In summary, combining multiple models is where Bayesian reasoning shines. You can easily paste multiple models together and expect to get a sensible result. On the other hand, for getting the best result efficiently, state of the art frequentist methods are hard to beat. And as always, the best thing is to combine the two as appropriate.

comment by SilentCal · 2014-02-20T00:51:17.512Z · LW(p) · GW(p)

I've come to the conclusion that the strength and weakness of the Bayesian method is that it's simultaneously your experimental procedure and your personal decision-making method (given a utility function, that is). This makes it more powerful, but can also make getting a good answer more demanding.

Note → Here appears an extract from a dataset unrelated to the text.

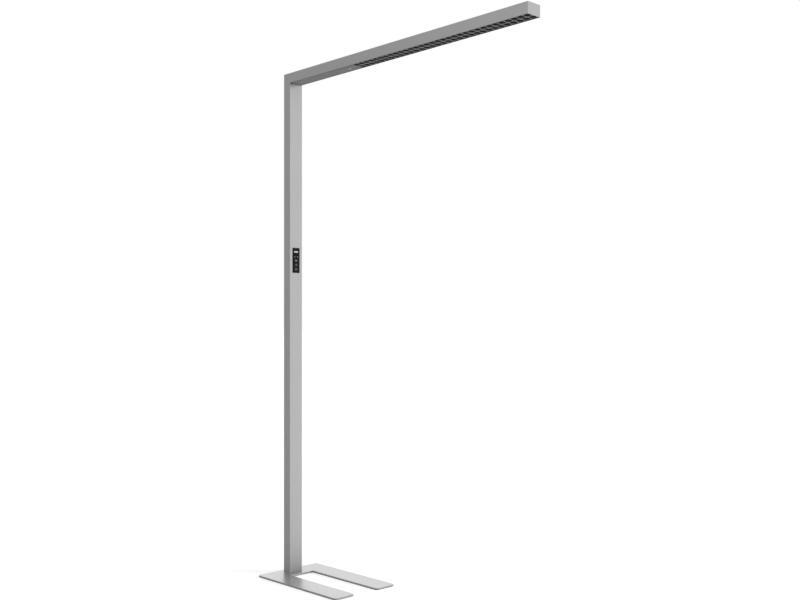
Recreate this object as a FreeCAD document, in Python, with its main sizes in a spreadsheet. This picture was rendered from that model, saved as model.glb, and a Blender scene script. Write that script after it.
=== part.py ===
import FreeCAD, Part
import math
import os
import re
import Sketcher
from FreeCAD import Rotation, Vector

# Office floor lamp: a U-shaped base plate, a slim rectangular mast and a cantilevered
# head of the same section, with a black cell louvre below and an opal strip above.
# Millimetres. +Z is up, +X runs along the head, the origin lies on the floor under the
# mast's centre line.

SIZES = [
    # whole lamp
    ("overall_height", "2000"),
    ("head_reach", "1250"),
    ("profile_width", "61"),
    ("profile_depth", "39.3"),
    ("profile_edge_radius", "0.6"),
    # clearances: nested pieces, seated pieces, threads, and how far a cut runs past a face
    ("fit_gap", "0.3"),
    ("seat_gap", "0.1"),
    ("thread_gap", "0.1"),
    ("overcut", "1"),
    # base plate and its underlay
    ("base_length", "472.2"),
    ("base_width", "294.5"),
    ("base_rear_overhang", "13.1"),
    ("base_corner_radius", "10"),
    ("slot_width", "109.3"),
    ("slot_setback", "39.2"),
    ("slot_corner_radius", "2"),
    ("plate_thickness", "6"),
    ("plate_edge_radius", "0.5"),
    ("underlay_thickness", "1.5"),
    ("underlay_inset", "2"),
    # foot block inside the mast, with the post that carries the terminal block
    ("foot_block_height", "40"),
    ("foot_post_thickness", "4"),
    ("foot_post_width", "28"),
    ("foot_post_height", "84"),
    ("base_screw_radius", "3"),
    ("base_screw_head_radius", "5.6"),
    ("base_screw_length", "20"),
    ("base_screw_margin", "8"),
    # countersunk screws through the mast's rear wall
    ("wall_screw_radius", "2"),
    ("wall_screw_head_radius", "3.6"),
    ("foot_screw_length", "14"),
    ("foot_screw_spacing", "18"),
    ("foot_screw_clearance", "5"),
    ("screw_rim", "0.3"),
    # terminal block
    ("terminal_depth", "12"),
    ("terminal_width", "26"),
    ("terminal_height", "20"),
    ("terminal_well_radius", "2"),
    ("terminal_well_depth", "3"),
    ("terminal_screw_radius", "1.5"),
    ("terminal_screw_head_radius", "2.6"),
    # mains inlet gland
    ("gland_height", "75"),
    ("gland_bore_radius", "3.8"),
    ("gland_barrel_radius", "6"),
    ("gland_flange_radius", "8.5"),
    ("gland_flange_thickness", "2.5"),
    ("gland_inner_length", "6.5"),
    ("gland_nut_half_width", "8.5"),
    ("gland_nut_thickness", "4"),
    # mast tube
    ("mast_wall", "2.2"),
    # corner bracket
    ("corner_mast_leg", "80"),
    ("corner_head_leg", "60"),
    ("corner_web_radius", "6"),
    ("corner_screw_drop", "22"),
    ("corner_screw_spacing", "36"),
    ("corner_screw_margin", "10"),
    ("grub_screw_radius", "2.5"),
    ("grub_socket_radius", "1.4"),
    ("grub_first", "22"),
    ("grub_spacing", "24"),
    # head extrusion
    ("head_wall", "2"),
    ("upper_chamber", "10"),
    ("web_thickness", "1.8"),
    ("optic_space", "7.2"),
    ("shelf_thickness", "1.5"),
    ("shelf_depth", "2.5"),
    ("bead_height", "0.8"),
    ("bead_depth", "0.5"),
    ("port_gap", "1.4"),
    ("port_radius", "1.5"),
    ("rib_depth", "1.2"),
    ("rib_thickness", "1"),
    ("rib_drop", "1.6"),
    ("uplight_lip", "6"),
    ("end_cap_thickness", "1.5"),
    ("end_cap_peg_length", "12"),
    # louvre modules
    ("cell_pitch", "26.1"),
    ("cell_ridge", "2.1"),
    ("louvre_side_rim", "3.25"),
    ("cell_throat", "14"),
    ("louvre_plate", "1.6"),
    ("cup_wall", "0.8"),
    ("louvre_rim", "1.2"),
    ("module_gap", "0.2"),
    # lens arrays
    ("lens_plate_thickness", "1.5"),
    ("lens_clearance", "1"),
    ("lens_taper", "1.2"),
    ("lens_drop", "3.2"),
    # light-emitting boards
    ("board_thickness", "1.6"),
    ("board_side_gap", "4"),
    ("board_end_gap", "0.6"),
    ("chip_size", "5"),
    ("chip_height", "0.7"),
    ("board_screw_radius", "1.5"),
    ("board_screw_head_radius", "2.8"),
    ("board_screw_head_height", "1.4"),
    # closed cover between mast and louvre
    ("cover_thickness", "1.5"),
    ("cover_flange_height", "6"),
    ("cover_flange_thickness", "1.2"),
    # presence and daylight sensor
    ("sensor_setback", "44"),
    ("sensor_lens_radius", "5.4"),
    ("sensor_lens_drop", "2"),
    ("sensor_flange_margin", "1.6"),
    ("sensor_flange_thickness", "1"),
    ("sensor_housing_length", "40"),
    ("sensor_housing_width", "20"),
    ("sensor_housing_height", "12"),
    ("sensor_housing_wall", "1.5"),
    ("sensor_post_size", "3"),
    ("sensor_post_length", "4"),
    ("sensor_can_radius", "4.2"),
    # driver
    ("driver_bracket_gap", "16"),
    ("driver_sensor_gap", "14"),
    ("driver_length", "196"),
    ("driver_width", "30"),
    ("driver_floor_gap", "2.2"),
    ("driver_tab_length", "12"),
    ("driver_tab_inset", "5"),
    ("driver_tab_thickness", "3"),
    ("driver_screw_head_radius", "3.6"),
    ("driver_screw_head_height", "2.2"),
    # leads inside the tubes
    ("mains_lead_radius", "3.25"),
    ("mains_lead_bend", "14"),
    ("mains_lead_offset", "9"),
    ("keypad_lead_radius", "2"),
    ("keypad_lead_bend", "12"),
    ("keypad_lead_offset", "8"),
    ("small_lead_radius", "1.2"),
    ("small_lead_inset", "2.5"),
    ("small_lead_bend", "3"),
    ("uplight_lead_rise_setback", "38"),
    # control panel on the mast
    ("panel_bottom_height", "1203"),
    ("panel_side_margin", "5.5"),
    ("panel_foot_margin", "7.45"),
    ("panel_head_margin", "12.2"),
    ("panel_corner_radius", "2"),
    ("panel_flange", "0.8"),
    ("panel_lip", "1.5"),
    ("panel_face", "1.8"),
    ("panel_depth", "10.5"),
    ("panel_wall", "1.4"),
    ("clip_width", "10"),
    ("clip_depth", "3"),
    ("clip_bite", "1.1"),
    ("key_width", "24"),
    ("key_length", "14.5"),
    ("key_gap", "2.8"),
    ("pair_length", "10"),
    ("pair_gap", "3.6"),
    ("window_gap", "10.1"),
    ("window_length", "8.5"),
    ("window_inset", "1"),
    ("key_proud", "0.5"),
    ("key_edge_radius", "0.35"),
    ("key_play", "0.2"),
    ("key_flange", "0.8"),
    ("key_flange_margin", "0.9"),
    ("key_travel", "0.8"),
    ("stem_radius", "1.4"),
    ("stem_entry", "0.2"),
    ("switch_gap", "0.7"),
    ("switch_size", "6"),
    ("switch_height", "3.5"),
    ("switch_bore_radius", "1.8"),
    ("panel_post_radius", "2.4"),
    ("connector_width", "8"),
    ("connector_height", "6"),
    ("connector_reach", "1"),
]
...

The strength is that it makes mathematical things that are done informally in frequentism. This is the way in which Bayes makes assumptions explicit that frequentism hides. For example, suppose a frequentist does an experiment that shows that broccoli causes cancer with 99% significance. Frequentist: "If broccoli didn't cause cancer, there would be a 1% chance of a result like that happening. That's an absolute fact, none of your Bayesian assumptions. So let it henceforth be Science that broccoli causes cancer." Bayesian: "Wait, that last sentence wasn't justified! In order to take any action based on your results, you have to invoke some kind of prior. What would you do if you got the same result with 'the transit of venus' in the place of 'broccoli'? You could just kind of wing it, but then you're hiding assumptions."

The weakness is that a human is liable to put too many zeroes in the 'absurd' prior that the transit of Venus causes cancer and end up ignoring overwhelming evidence if it turns out that this effect is somehow real. In an open scientific setting, sharing the likelihood ratio might solve the problem here, but if you give your machine learning algorithm a bad prior, that might not get noticed. And if you forget to give your rock-paper-scissors bot a nonzero prior that the opponent has its source code, it can get beaten 100% of the time by an opponent who can simulate it (since it'll have no reason to revert to random).

Frequentists might do better by implicitly using a 'one-size-fits-all' prior that beats what we would write down (because we're not perfect Bayesians). This is the only advantage of frequentism I can see apart from computational concerns.

comment by Daniel_Burfoot · 2014-02-12T05:06:24.087Z · LW(p) · GW(p)

Thanks for the thought-provoking post. How would you answer this criticism of the frequentist paradigm:

  • Frequentist methods cannot make statements about actual data, only about abstract properties of the data.

For example, suppose I generated a data set of 1000 samples by weighing a bunch of people. So I just have 1000 numbers x1, x2... x1000 representing their weight in kilograms. Given this data set, frequentist analysis can make various claims about abstract properties such as its mean or variance or whether it could possibly have been drawn from a certain null-hypothesis distribution. But say I simply want to know what is the probability that P(x > 200), ie when I go out and weigh a new person the result will be greater than 200 kg. I claim that frequentist methods simply cannot answer this question; and any method that claims to answer it is actually a Bayesian method in disguise, in particular, it is implicitly using a prior.